Hence, the prediction error \(Y_0 - \hat{Y}_0\) follows an asymptotic normal distribution:

\[ Y_0 - \hat{Y}_0 \sim AN\big(0, \sigma^2 \big(1 + \mathbf{f}_0(\theta)' [\mathbf{F}(\theta)' \mathbf{F}(\theta)]^{-1} \mathbf{f}_0(\theta)\big)\big). \]

A \(100(1-\alpha)\%\) prediction interval for \(Y_0\) is:

\[ \hat{Y}_0 \pm t_{(1-\alpha/2, n-p)} s \sqrt{1 + \mathbf{f}_0(\hat{\theta})' [\mathbf{F}(\hat{\theta})' \mathbf{F}(\hat{\theta})]^{-1} \mathbf{f}_0(\hat{\theta})}. \]

where we substitute \(\hat{\theta}\) into \(\mathbf{f}_0\) and \(\mathbf{F}\). Recall \(s\) is the estiamte of \(\sigma\).

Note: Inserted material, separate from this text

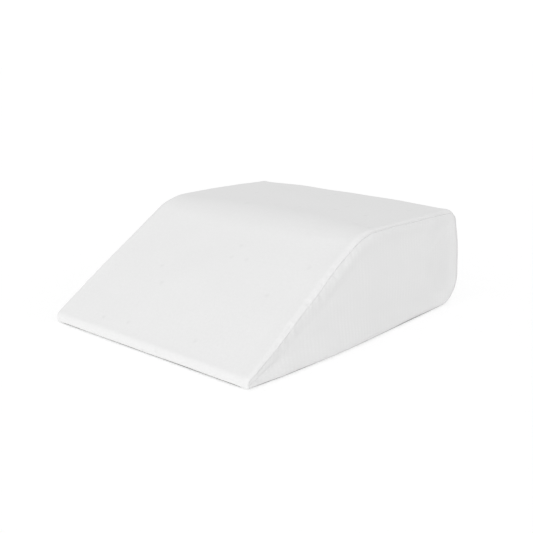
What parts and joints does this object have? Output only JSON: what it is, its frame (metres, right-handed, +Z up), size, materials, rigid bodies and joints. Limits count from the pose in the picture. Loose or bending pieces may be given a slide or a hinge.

Sometimes we want a confidence interval for \(E(Y_i)\) (i.e., the mean response at \(x_0\)), rather than a prediction interval for an individual future observation. In that case, the variance term for the random error \(\epsilon_0\) is not included. Hence, the formula is the same but without the “+1”:

\[ E(Y_0) \approx f(x_0; \theta), \]

and the confidence interval is:

\[ f(x_0, \hat{\theta}) \pm t_{(1-\alpha/2, n-p)} s \sqrt{\mathbf{f}_0(\hat{\theta})' [\mathbf{F}(\hat{\theta})' \mathbf{F}(\hat{\theta})]^{-1} \mathbf{f}_0(\hat{\theta})}. \]

Summary

Linear Functions of the Parameters: A function \(f(x, \theta)\) is linear in \(\theta\) if it can be written in the form \[f(x, \theta) = \theta_1 g_1(x) + \theta_2 g_2(x) + \dots + \theta_p g_p(x)\] where \(g_j(x)\) do not depend on \(\theta\). In this case, the Jacobian \(\mathbf{F}(\theta)\) does not depend on \(\theta\) itself (only on \(x_i\)), and exact formulas often match what is familiar from linear regression.
Nonlinear Functions of Parameters: If \(f(x, \theta)\) depends on \(\theta\) in a nonlinear way (e.g., \(\theta_1 e^{\theta_2 x}, \beta_1/\beta_2\) or more complicated expressions), \(\mathbf{F}(\theta)\) depends on \(\theta\). Estimation generally requires iterative numerical methods (e.g., Gauss–Newton, Levenberg–Marquardt), and the asymptotic results rely on evaluating partial derivatives at \(\hat{\theta}\). Nevertheless, the final inference formulas (e.g., confidence intervals, prediction intervals) have a similar form, thanks to the asymptotic normality arguments.